Dün de Esenyurt’a atanan kayyumla nasıl bir pratik izlemiş olduklarını göstermiş oldular. Bizler de mesajımızı bu anlamıyla almış olduk. Ne olursa olsun Kürt sorununun barışçıl ve demokratik yöntemlerle çözülmesi ısrarımızdan vazgeçmeyeceğiz. Ne olursa olsun Türkiye’de çatışmasızlık sürecinin başlaması ve onurlu bir barışın inşa edilmesi için mücadele etmekten asla geri durmayacağız. Ne olursa olsun Ortadoğu'da her yeri ateş sarmalına çevirmiş olan emperyalist güçlere karşı mücadele etmeye, orayı bir savaş sahasına, emperyalist güçlerin paylaşım sahasına dönüştürmeye çalışanlara karşı halklar adına barışı savunmaya devam edeceğiz.
'DEMOKRATİK CUMHURİYET' MESAJI
Bizler HDK’nin paradigmasıyla yol yürüyoruz. HDK’ye bağlı çalışan bütün bileşenlerle beraber şu gerçeği itiraf etmeliyiz ve şu özeleştiriyi vermeliyiz ki; HDK paradigmasının daha fazla büyümesi konusunda daha fazla pratik adımlar atmaya ihtiyacımız var.
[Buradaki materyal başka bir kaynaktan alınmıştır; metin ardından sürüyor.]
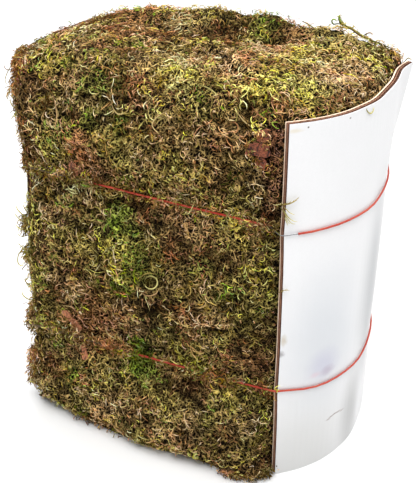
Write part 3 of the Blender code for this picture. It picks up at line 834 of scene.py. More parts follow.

HDK’yi daha çok örgütlemeye, HDK’nin daha çok toplumun kılcal damarlarına yayılmasına ihtiyaç var. İki bloktan da bu ülkeye fayda yok. Bizler üçüncü yolun yolcuları olarak Demokratik Cumhuriyeti hep birlikte inşa edeceğimiz günlerin yakın olduğunu düşünüyoruz. Nesnel koşullar bu anlamıyla kesinlikle olgunlaşmıştır ve çalışmalarımızı bu anlamıyla sürdürmeliyiz. Ben buna olan inancımızla bedenimize, emeğimize, kimliğimize saldıranlara karşı biz kadınlar birlikte güçlüyüz diyoruz.”